Oscillations of an exothermic reaction in a closed system. I. Approximate (exponential) representation of Arrhenius temperature-dependence

In a closed system in which matter is conserved the only true steady state is the final chemical equilibrium state. This means that potential oscillatory behaviour in models appropriate to such systems is not as easily open to analysis as in flow systems. Oscillatory trains cannot last indefinitely and they often begin and end well before the equilibrium point. Here we study such transitory behaviour via the \`pool chemical approximation'. We study the simple prototype $P \rightarrow A \text{rate} = k\_0p; E\_0 = Q\_0 = 0,$ $A \rightarrow B + \text{heat rate} = k\_1 a, k\_1 = A\_1 \exp (-E_1/RT),$ in which only the step $A \rightarrow B$ evolves heat and is in any way responsive to temperature.
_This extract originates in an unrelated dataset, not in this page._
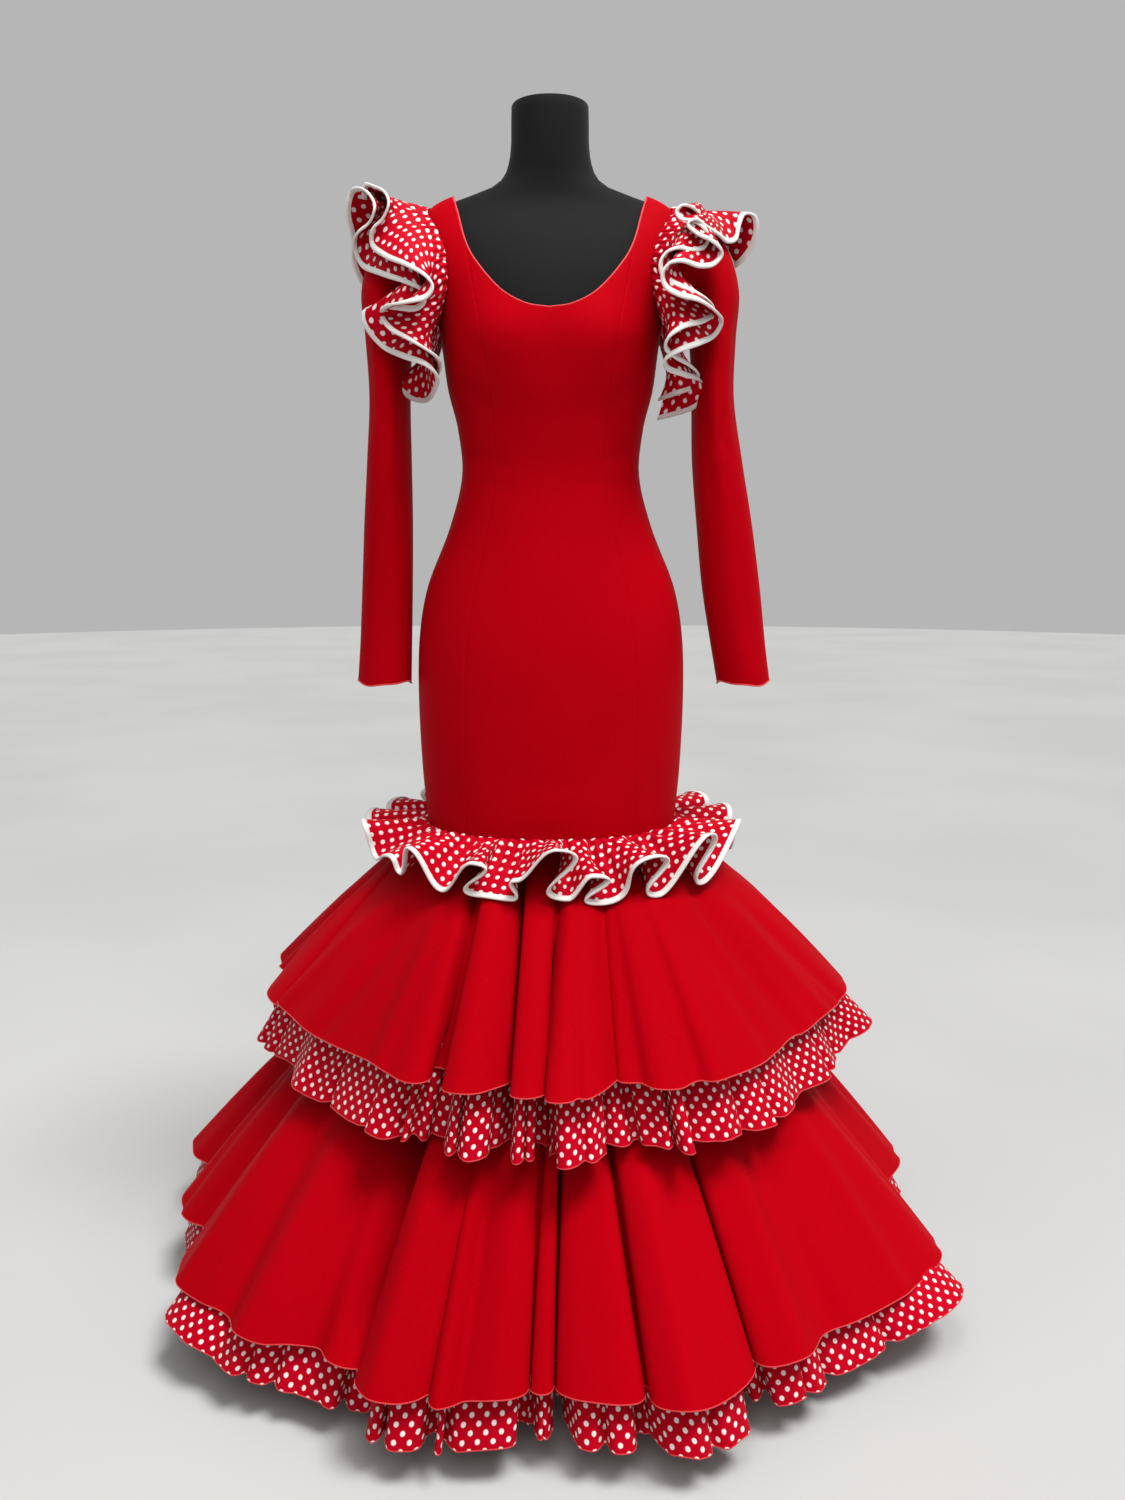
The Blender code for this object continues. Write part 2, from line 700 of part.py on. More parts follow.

Heat losses obey newtonian cooling: heat release provides thermal feedback. If the initial concentration of precursor exceeds a certain value, oscillations may be seen. Analytic expressions can be found for the major features (such as duration of pre-oscillatory incubation periods, post-oscillatory decays, etc.). Primitive treatments of these problems ignore the consumption of the precursor. The significance and validity of this \`pool chemical' assumption are analysed qualitatively and quantitatively. Properly applied, it is an approximation of the greatest utility.